I cannot remember the last time we were stateside for Memorial Day. I never forget the day, even as it passes completely unnoticed in Kenya. I married my pretty wife over this weekend thirteen years ago. She told me I should never forget our anniversary since it was “memorable” and thus celebrated sometime around Memorial Day. So far, I haven’t missed it.
The day, of course, is about something more important than our anniversary. I wonder how many Americans pause in solemn wonder at what it really means, or how many just go on blissfully to the getaways and sales. For me, at least, it brings on some lumpy-throated moments. Maybe because we live under a different flag there in Africa and miss the red, white and blue of home. Hundreds of little flags are sprouting up along main street here in town. Big ones are draped honorably from the fire station. I love that.
I expect Memorial Day this year will be especially potent because of the recent four thousand plus men and women lost in Iraq and Afghanistan. I don’t personally know a single one, and am none the richer for my isolation. In fact, I’ve never known a soldier who was lost in combat. Most of my peers pretty much slipped by safely between wars, and many of us just know war by what we’ve seen in the movies.
What do I know of war? Not much. Not much of that kind of war anyway. We have our own kind out there in Africa. But on any given “grueling day” in my resume, I am a pampered civilian compared to the troops who have fought and are now fighting our nation’s wars. The simple act of coming home – at the end of the day, or the end of the week – separates me from them.
What do I know of war? Not much. Memorial Day, however, never fails to resurrect a singular memory from my childhood – no matter where I am; on a flagged-draped main street or standing under the heat-soaked sky of Sudan. It is a memory at the Vietnam Wall in Washington DC. I was there with my Boy Scout troop sometime when I was eleven or twelve. Our scoutmaster, a humble patriot named Dave, brought us there to teach something about sacrifice and citizenship. About responsibility and remembrance. And I remember as he spoke to us softly, he broke down and cried at the wall – there in front of the place where his friend’s name was etched into the dark, glossy stone. And for the first time I understood how one name could mean so much. How war could cost so much.

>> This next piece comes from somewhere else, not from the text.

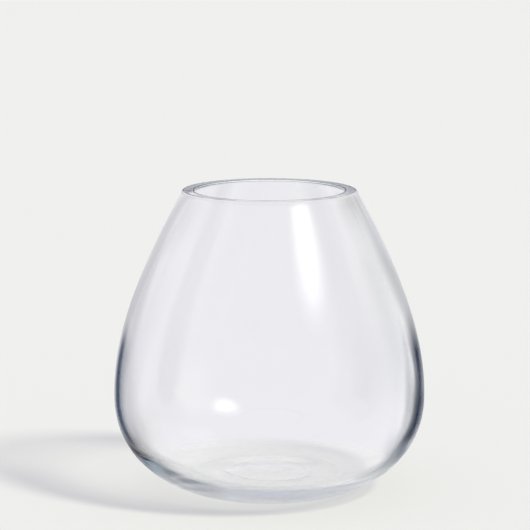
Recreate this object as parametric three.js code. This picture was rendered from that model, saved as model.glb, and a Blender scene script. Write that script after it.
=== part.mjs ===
// A teardrop vase of clear glass, blown as one piece: a wide low belly, shoulders that draw in to a
// plain round mouth, a heavy base with a ground foot ring, and a polished hollow under the middle.
// Sizes are in millimetres and angles in degrees. The vase stands on z = 0, with its axis along +Z.
import * as THREE from 'three';

// Outside
const HEIGHT = 164.5;
const BELLY_RADIUS = 85;
const BELLY_HEIGHT = 51.5;
const MOUTH_RADIUS = 47.25;
const MOUTH_LEAN = 29;
const FOOT_RADIUS = 41;
const FOOT_LIFT = 10;

// How far each end of the outside curves holds its direction before it bends
const MOUTH_REACH = 70;
const SHOULDER_REACH = 20;
const BELLY_REACH = 36.5;
const FOOT_REACH = 12;

// Glass thickness, measured square to the outside
const RIM_WALL = 5.8;
const BELLY_WALL = 4.2;
const HEEL_WALL = 7.1;
const CENTRE_WALL = 8.3;

// Base
const FOOT_RING_WIDTH = 19;
const HOLLOW_DEPTH = 1.2;
const HEEL_RISE = 7;
const FLOOR_EDGE_REACH = 12;
const FLOOR_DOME_REACH = 16;

// Rounding of the mouth's edges
const OUTER_EDGE_RADIUS = 1.2;
const INNER_EDGE_RADIUS = 0.5;

// Fineness of the facets
const TURN_STEPS = 72;
const BODY_STEPS = 13;
const SHOULDER_STEPS = 10;
const FLOOR_STEPS = 6;
const HOLLOW_STEPS = 4;
const RIM_EDGE_STEPS = 3;

const point = (radius, height) => new THREE.Vector2(radius, height);
const direction = (angle) => point(Math.cos(angle), Math.sin(angle));
const moved = (start, along, distance) => start.clone().addScaledVector(along, distance);

const lean = THREE.MathUtils.degToRad(MOUTH_LEAN);
const lift = THREE.MathUtils.degToRad(FOOT_LIFT);
const up = point(0, 1);
const inward = point(-1, 0);

// The outside: one curve swells from the foot to the belly, and one draws in from there to the mouth.
const foot = point(FOOT_RADIUS, 0);
const belly = point(BELLY_RADIUS, BELLY_HEIGHT);
const mouth = point(MOUTH_RADIUS, HEIGHT);
const upAtMouth = direction(Math.PI / 2 + lean);
const body = new THREE.CubicBezierCurve(
  foot,
  moved(foot, direction(lift), FOOT_REACH),
  moved(belly, up, -BELLY_REACH),
  belly,
);
const shoulder = new THREE.CubicBezierCurve(
  belly,
  moved(belly, up, SHOULDER_REACH),
  moved(mouth, upAtMouth, -MOUTH_REACH),
  mouth,
);

// Blown glass is thinnest where it swelled the most, and stays thin almost down to the foot. There it
// thickens into the heel: at HEEL_RISE above the foot, about a third of the extra thickness is left.
function wallAt(height) {
  if (height < BELLY_HEIGHT) {
    return THREE.MathUtils.lerp(BELLY_WALL, HEEL_WALL, Math.exp(-height / HEEL_RISE));
  }
  const thickened = THREE.MathUtils.smoothstep(height, BELLY_HEIGHT, HEIGHT);
  return THREE.MathUtils.lerp(BELLY_WALL, RIM_WALL, thickened);
}

// Pairs of points along a curve of the outside: the surface, and the inside straight through the glass.
function wallAlong(curve, steps) {
  const pairs = [];
  for (let step = 0; step <= steps; step += 1) {
    const outside = curve.getPointAt(step / steps);
    const along = curve.getTangentAt(step / steps);
    const throughGlass = point(-along.y, along.x);
    pairs.push({ outside, inside: moved(outside, throughGlass, wallAt(outside.y)) });
  }
  return pairs;
}

// The mouth is cut and ground flat. Its edges are softened by an arc from one flank to the other, more
// on the outside, where a hand takes hold of the vase, than on the inside.
function softEdge(corner, edgeRadius, flankAngle, nextFlankAngle) {
  const flank = direction(flankAngle);
  const nextFlank = direction(nextFlankAngle);
  const radius = Math.min(edgeRadius, RIM_WALL / 4);
  const centre = moved(corner, flank.clone().add(nextFlank), -radius / (1 + flank.dot(nextFlank)));
  const arc = new THREE.ArcCurve(centre.x, centre.y, radius, flankAngle, nextFlankAngle, false);
  return arc.getPoints(RIM_EDGE_STEPS);
}

const bodyWall = wallAlong(body, BODY_STEPS);
const shoulderWall = wallAlong(shoulder, SHOULDER_STEPS);
const heel = bodyWall[0].inside;
const lastInside = shoulderWall[SHOULDER_STEPS].inside;
const insideLip = moved(lastInside, upAtMouth, (HEIGHT - lastInside.y) / Math.cos(lean));
const rim = [
  ...softEdge(mouth, OUTER_EDGE_RADIUS, lean, Math.PI / 2),
  ...softEdge(insideLip, INNER_EDGE_RADIUS, Math.PI / 2, Math.PI + lean),
];

// The floor inside leaves the heel on the wall's own slope and rises to a low dome over the hollow.
const floorTop = point(0, HOLLOW_DEPTH + CENTRE_WALL);
const heelSlope = bodyWall[0].inside.clone().sub(bodyWall[1].inside).normalize();
const floor = new THREE.CubicBezierCurve(
  heel,
  moved(heel, heelSlope, FLOOR_EDGE_REACH),
  moved(floorTop, inward, -FLOOR_DOME_REACH),
  floorTop,
);

// Underneath, a ball-shaped wheel has polished away the scar of the blowing iron, inside a flat ring.
const hollowEdge = point(FOOT_RADIUS - FOOT_RING_WIDTH, 0);
const wheelRadius = (hollowEdge.x ** 2 + HOLLOW_DEPTH ** 2) / (2 * HOLLOW_DEPTH);
const hollowHalfAngle = Math.asin(hollowEdge.x / wheelRadius);
const hollow = new THREE.ArcCurve(
  0,
  HOLLOW_DEPTH - wheelRadius,
  wheelRadius,
  Math.PI / 2,
  Math.PI / 2 - hollowHalfAngle,
  true,
);

// The section of the glass, from the axis underneath, up the outside, over the rim and down the inside.
const bodyOutside = bodyWall.map((pair) => pair.outside);
const shoulderOutside = shoulderWall.slice(1, -1).map((pair) => pair.outside);
const shoulderInside = shoulderWall.slice(1).map((pair) => pair.inside);
const bodyInside = bodyWall.slice(1).map((pair) => pair.inside);
const section = [
  ...hollow.getPoints(HOLLOW_STEPS),
  ...bodyOutside,
  ...shoulderOutside,
  ...rim,
  ...shoulderInside.reverse(),
  ...bodyInside.reverse(),
  ...floor.getPoints(FLOOR_STEPS),
];

const glass = new THREE.MeshStandardMaterial({
  name: 'clear_glass',
  color: 0xeef2f4,
  roughness: 0.03,
  metalness: 0,
  transparent: true,
  opacity: 0.35,
});

const vessel = new THREE.Mesh(new THREE.LatheGeometry(section, TURN_STEPS), glass);
vessel.name = 'vessel';
vessel.rotation.x = Math.PI / 2;

const vase = new THREE.Group();
vase.add(vessel);

export default vase;
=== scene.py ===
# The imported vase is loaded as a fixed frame: metres, +Z up, the foot ring standing on z = 0.
import math

import bpy
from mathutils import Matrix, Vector


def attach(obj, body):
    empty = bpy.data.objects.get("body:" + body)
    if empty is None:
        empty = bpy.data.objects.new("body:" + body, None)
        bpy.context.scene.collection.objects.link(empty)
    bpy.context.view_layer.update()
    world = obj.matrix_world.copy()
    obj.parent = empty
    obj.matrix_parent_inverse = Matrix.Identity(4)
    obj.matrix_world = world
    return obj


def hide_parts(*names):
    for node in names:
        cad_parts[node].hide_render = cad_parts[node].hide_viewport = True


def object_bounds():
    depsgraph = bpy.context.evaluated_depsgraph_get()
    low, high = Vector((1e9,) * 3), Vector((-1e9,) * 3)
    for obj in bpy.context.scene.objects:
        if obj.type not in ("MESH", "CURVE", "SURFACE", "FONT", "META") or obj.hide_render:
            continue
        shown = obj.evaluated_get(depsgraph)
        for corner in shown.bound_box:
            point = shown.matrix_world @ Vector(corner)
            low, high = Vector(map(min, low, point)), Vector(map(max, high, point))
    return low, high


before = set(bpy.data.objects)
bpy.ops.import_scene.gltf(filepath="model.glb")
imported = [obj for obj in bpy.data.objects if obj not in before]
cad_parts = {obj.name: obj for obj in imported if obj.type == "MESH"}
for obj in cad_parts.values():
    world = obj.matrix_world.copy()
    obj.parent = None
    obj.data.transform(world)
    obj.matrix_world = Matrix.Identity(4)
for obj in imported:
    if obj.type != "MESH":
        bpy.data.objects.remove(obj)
cad_low, cad_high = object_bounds()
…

Dave may not remember that day. I’m sure he’s cried at the Wall on more than one occasion. And perhaps he wondered if he ever got through to a silly bunch of kids. But I’ve never forgotten the lesson. Nor the one he passed on as we stood together in the green grass at Gettysburg. “In this field” he said in the same soft way, “as many Americans died in one battle, as in the entire Vietnam war.” I remembered the Wall, the scope of the sacrifice represented there, and shivered at the thought.
Sometime around Memorial Day, I usually get to thinking about the parade of tyrants who have risen to power over the centuries. And since I don’t know any of the soldiers who have fallen in the fight against them, I think of Dave. Just one man who knows the pain of the loss of just one man. And who never, ever, ever forgets the treasure of our freedom.
I also think of my wife. Born on Flag Day. The girl who has brought me a smile nearly every day for at least thirteen years. Happy Anniversary Sweetie.
My dad has successfully undergone a blood stem-cell transplant this week (from 2 units of genetically matched umbilical cord blood). He’s currently a resident (again) at Sloan Kettering Memorial Hospital in New York City. He’s in relative isolation, with the fledgling immune system of an infant child trying to take root in his body. I’ve been spending a lot of time with both my folks up to the time dad was admitted for this procedure, and Renee and I are sticking around nearby during the long and precarious recovery period ahead. I visited dad today and he looked pretty good considering everything he’s been through. We’ve been encouraged to see his faith staying strong throughout. It’s hard though to see my mom suffer because of his suffering. Our presence here has been a big boost for both of them.
Renee and I and the kids will move up to Pearl River next week to start working with AIM here in the US. This is our new, interim assignment, and I’ll post some details about it once I know more of what I’ll be doing. My “job” will be something along the lines of an assistant in PR and Development – not much different from my part time ministry in Kenya with the Media guys. We’re happy to see the Lord open this door for us. He’s opened many actually, blessing us more than we expected – and certainly more than we deserve.